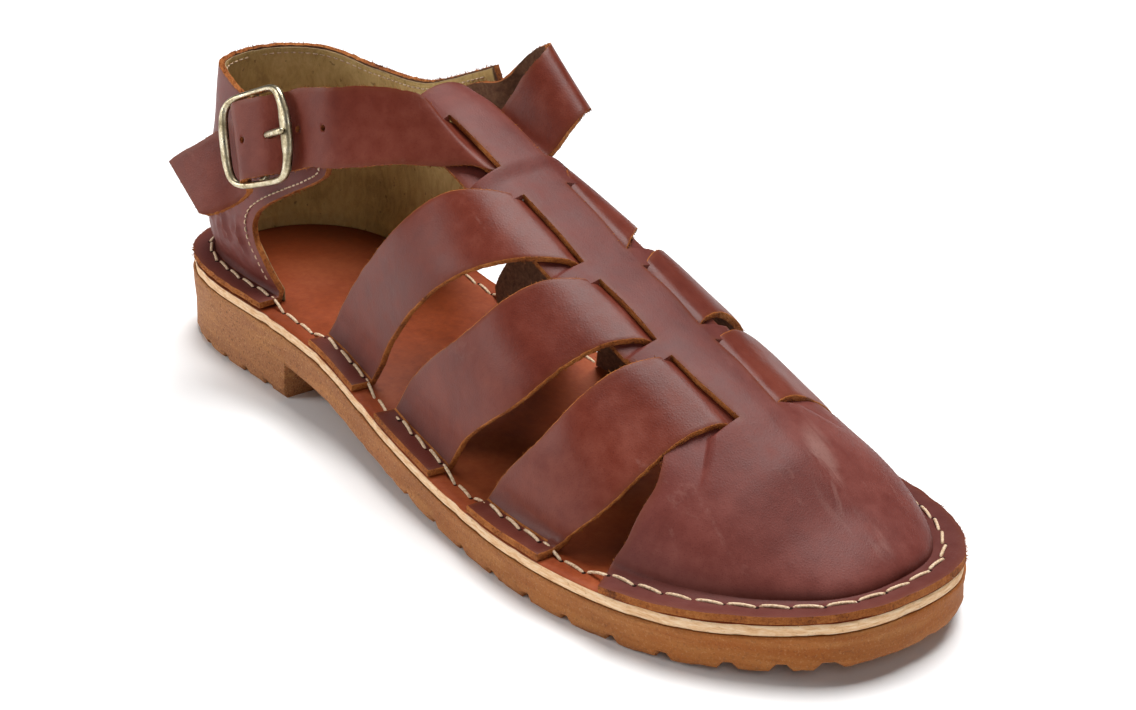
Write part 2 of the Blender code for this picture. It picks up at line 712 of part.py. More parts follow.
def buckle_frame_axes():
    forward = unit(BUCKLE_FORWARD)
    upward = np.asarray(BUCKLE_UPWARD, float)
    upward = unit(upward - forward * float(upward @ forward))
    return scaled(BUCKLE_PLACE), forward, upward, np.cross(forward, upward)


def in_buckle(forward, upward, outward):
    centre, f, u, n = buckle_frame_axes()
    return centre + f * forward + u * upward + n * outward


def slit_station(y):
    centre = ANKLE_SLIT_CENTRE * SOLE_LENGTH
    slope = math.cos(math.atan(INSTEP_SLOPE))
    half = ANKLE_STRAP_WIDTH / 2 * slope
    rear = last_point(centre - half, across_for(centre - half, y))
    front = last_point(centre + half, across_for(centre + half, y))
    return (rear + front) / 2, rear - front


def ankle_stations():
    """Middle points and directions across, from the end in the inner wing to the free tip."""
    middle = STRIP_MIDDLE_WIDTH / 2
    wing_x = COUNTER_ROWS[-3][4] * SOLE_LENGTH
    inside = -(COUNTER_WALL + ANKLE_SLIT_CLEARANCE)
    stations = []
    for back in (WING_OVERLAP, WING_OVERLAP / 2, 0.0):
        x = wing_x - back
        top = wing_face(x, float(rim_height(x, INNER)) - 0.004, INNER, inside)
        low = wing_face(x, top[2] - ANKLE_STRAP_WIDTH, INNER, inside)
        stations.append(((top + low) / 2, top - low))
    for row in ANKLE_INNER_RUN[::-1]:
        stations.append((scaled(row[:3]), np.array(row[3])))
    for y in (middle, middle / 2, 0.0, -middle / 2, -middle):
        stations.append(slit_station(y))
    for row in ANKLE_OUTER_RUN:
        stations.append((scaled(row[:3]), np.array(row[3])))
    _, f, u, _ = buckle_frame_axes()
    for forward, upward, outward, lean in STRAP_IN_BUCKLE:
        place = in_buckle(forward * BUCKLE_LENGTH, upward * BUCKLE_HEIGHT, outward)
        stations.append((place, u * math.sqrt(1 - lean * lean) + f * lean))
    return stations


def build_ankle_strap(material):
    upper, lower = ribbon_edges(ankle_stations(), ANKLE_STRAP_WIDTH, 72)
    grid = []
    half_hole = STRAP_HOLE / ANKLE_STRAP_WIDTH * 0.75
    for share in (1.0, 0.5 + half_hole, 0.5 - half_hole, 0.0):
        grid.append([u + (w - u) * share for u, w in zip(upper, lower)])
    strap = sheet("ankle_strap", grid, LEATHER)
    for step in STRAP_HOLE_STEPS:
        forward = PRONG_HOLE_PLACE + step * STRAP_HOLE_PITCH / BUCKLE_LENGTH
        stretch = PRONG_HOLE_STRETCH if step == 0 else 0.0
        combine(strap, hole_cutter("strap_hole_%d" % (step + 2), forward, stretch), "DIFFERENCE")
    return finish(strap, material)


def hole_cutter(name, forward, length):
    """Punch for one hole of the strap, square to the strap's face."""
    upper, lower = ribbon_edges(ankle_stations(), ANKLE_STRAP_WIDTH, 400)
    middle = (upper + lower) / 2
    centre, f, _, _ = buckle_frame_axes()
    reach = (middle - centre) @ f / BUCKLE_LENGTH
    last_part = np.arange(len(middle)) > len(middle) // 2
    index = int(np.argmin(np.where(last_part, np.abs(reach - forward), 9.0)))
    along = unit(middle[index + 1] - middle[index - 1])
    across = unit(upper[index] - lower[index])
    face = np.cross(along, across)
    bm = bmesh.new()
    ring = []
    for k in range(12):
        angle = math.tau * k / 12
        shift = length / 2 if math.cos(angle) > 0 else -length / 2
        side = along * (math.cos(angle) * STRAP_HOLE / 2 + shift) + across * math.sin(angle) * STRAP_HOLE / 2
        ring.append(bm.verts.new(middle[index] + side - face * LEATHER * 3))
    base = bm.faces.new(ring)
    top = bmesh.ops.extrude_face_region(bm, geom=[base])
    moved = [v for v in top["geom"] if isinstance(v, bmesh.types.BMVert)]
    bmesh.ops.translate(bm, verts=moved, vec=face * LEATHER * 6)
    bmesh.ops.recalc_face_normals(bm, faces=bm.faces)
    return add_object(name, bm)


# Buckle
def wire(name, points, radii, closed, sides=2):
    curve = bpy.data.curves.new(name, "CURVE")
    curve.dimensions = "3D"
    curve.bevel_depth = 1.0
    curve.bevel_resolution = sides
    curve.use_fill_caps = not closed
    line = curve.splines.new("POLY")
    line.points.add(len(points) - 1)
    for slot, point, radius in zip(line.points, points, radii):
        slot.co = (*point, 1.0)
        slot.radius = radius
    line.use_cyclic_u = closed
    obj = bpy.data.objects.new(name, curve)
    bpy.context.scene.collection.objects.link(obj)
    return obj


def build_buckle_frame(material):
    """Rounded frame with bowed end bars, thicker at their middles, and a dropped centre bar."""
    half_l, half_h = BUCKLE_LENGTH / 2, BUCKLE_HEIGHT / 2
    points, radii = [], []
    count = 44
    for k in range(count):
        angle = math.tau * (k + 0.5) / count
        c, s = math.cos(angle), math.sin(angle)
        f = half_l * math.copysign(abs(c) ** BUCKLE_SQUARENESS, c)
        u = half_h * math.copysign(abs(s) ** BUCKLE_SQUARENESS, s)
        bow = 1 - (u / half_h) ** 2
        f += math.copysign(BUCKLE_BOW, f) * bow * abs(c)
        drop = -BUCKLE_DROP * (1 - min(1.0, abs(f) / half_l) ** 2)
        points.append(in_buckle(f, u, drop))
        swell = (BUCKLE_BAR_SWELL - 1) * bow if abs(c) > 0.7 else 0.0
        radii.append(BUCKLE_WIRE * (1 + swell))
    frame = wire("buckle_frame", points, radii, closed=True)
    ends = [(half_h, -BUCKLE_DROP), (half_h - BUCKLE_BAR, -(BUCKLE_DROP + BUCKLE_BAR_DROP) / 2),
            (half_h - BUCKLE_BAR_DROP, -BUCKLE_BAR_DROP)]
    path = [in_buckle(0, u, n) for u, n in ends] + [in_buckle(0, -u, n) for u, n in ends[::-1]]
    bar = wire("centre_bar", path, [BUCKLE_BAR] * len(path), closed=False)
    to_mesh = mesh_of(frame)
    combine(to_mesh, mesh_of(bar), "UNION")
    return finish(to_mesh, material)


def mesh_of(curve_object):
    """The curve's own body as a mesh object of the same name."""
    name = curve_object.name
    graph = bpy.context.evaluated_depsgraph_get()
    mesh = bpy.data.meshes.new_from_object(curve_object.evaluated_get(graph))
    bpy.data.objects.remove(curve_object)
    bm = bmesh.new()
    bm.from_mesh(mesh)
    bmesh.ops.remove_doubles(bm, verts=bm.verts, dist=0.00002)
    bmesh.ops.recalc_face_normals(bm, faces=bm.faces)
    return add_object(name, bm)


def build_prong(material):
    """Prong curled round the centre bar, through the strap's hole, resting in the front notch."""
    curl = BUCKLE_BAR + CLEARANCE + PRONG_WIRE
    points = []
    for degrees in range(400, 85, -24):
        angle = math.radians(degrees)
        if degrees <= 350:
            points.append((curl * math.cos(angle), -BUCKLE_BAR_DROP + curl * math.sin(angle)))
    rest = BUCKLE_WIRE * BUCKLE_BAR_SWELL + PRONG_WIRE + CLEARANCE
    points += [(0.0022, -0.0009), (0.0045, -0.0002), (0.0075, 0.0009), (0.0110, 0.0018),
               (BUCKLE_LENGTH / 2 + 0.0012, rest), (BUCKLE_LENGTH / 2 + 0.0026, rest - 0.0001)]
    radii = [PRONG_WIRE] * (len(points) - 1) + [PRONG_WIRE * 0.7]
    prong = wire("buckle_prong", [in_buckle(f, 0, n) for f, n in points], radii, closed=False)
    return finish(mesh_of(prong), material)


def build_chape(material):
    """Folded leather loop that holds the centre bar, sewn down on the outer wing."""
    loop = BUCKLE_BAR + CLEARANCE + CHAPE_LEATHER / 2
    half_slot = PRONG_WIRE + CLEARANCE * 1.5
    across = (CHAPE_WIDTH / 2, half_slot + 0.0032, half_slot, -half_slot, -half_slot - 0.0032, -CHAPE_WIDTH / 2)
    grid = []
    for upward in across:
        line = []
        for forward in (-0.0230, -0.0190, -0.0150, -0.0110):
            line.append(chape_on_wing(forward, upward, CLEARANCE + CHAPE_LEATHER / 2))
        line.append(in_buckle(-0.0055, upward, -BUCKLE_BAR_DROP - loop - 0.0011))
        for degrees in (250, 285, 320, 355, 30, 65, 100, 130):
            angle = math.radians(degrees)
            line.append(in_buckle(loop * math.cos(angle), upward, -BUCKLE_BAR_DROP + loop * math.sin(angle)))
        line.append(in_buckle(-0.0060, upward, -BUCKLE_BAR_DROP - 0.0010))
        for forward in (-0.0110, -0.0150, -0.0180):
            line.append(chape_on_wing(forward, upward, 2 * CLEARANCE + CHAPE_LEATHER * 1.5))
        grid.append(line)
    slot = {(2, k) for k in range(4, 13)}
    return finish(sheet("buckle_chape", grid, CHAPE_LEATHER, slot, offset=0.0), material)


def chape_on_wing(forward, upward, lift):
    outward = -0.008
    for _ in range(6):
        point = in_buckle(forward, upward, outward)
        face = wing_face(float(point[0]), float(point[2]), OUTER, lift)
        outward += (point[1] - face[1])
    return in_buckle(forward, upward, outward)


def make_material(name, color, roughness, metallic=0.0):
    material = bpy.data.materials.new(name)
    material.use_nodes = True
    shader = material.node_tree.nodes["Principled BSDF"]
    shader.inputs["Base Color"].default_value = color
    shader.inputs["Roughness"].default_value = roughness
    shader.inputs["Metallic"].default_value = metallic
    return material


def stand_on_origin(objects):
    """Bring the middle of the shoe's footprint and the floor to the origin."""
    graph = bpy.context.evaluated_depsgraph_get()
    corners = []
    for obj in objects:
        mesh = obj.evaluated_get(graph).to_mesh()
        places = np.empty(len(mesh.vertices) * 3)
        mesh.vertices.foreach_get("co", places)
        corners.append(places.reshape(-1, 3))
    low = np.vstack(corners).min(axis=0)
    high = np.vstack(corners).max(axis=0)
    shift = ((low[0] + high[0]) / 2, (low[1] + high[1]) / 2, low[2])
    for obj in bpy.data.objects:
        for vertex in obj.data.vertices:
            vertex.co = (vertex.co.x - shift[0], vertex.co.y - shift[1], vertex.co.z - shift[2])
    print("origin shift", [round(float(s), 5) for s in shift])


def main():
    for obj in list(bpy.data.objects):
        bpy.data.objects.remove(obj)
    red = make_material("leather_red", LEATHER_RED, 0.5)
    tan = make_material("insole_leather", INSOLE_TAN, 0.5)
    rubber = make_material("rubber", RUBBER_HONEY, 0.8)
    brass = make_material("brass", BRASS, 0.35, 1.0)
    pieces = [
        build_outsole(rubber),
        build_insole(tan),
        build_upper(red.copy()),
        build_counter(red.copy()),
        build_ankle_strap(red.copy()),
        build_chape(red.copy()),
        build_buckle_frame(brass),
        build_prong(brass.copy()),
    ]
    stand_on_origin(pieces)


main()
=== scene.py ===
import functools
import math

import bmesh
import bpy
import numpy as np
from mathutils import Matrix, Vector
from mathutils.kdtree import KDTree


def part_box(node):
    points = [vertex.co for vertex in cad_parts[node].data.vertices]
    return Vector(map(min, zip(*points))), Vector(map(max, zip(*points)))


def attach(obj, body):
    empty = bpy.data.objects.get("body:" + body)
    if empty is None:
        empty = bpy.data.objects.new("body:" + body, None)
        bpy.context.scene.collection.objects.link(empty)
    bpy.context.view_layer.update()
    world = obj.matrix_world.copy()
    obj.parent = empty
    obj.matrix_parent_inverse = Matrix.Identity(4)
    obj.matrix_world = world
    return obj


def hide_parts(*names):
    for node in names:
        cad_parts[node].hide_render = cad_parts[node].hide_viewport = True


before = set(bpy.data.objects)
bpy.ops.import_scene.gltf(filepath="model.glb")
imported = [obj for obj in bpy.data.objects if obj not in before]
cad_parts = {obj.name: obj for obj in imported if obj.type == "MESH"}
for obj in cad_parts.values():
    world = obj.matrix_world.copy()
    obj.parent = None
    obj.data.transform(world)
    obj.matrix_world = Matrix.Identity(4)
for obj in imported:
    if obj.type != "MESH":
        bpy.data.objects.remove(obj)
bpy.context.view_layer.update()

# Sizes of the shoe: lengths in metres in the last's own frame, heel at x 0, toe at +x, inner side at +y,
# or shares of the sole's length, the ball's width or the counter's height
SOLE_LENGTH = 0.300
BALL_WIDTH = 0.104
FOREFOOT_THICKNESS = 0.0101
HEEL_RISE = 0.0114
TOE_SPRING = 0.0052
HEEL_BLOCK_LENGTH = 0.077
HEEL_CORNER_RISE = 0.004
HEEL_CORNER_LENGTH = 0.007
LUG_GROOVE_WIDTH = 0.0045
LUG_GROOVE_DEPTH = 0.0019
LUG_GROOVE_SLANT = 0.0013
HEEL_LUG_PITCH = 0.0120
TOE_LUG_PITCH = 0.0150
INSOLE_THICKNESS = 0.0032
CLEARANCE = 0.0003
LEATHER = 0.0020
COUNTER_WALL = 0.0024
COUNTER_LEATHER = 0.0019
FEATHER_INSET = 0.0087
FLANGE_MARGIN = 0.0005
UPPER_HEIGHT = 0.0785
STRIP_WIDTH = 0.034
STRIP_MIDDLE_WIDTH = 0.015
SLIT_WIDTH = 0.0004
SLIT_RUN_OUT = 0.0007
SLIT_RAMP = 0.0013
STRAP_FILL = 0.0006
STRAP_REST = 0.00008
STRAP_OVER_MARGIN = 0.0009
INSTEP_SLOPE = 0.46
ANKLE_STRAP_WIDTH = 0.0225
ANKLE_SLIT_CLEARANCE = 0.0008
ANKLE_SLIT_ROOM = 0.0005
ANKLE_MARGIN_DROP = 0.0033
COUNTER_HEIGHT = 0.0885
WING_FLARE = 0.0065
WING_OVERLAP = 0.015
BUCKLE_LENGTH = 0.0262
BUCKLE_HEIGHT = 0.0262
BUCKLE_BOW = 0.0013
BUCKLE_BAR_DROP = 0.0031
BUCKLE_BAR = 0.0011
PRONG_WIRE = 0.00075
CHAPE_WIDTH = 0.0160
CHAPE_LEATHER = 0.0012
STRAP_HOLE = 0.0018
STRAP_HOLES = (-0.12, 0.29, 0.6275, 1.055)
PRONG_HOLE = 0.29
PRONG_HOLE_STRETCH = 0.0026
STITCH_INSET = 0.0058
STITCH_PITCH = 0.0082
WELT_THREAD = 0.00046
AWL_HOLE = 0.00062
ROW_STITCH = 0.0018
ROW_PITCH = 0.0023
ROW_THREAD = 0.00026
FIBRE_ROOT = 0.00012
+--
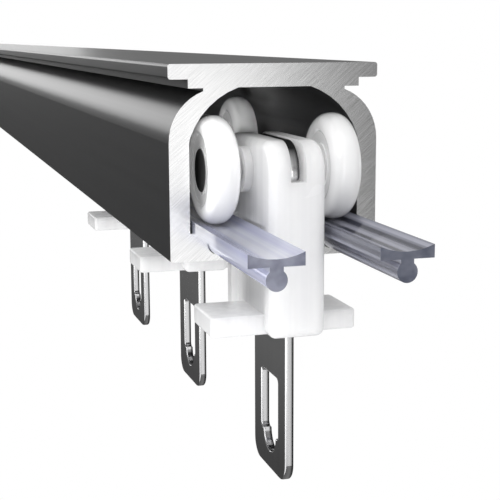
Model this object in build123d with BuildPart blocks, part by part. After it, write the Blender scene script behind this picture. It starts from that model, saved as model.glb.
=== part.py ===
+--
In the entries above, find each line with the word "before" and copy it.

before = set(bpy.data.objects)
imported = [obj for obj in bpy.data.objects if obj not in before]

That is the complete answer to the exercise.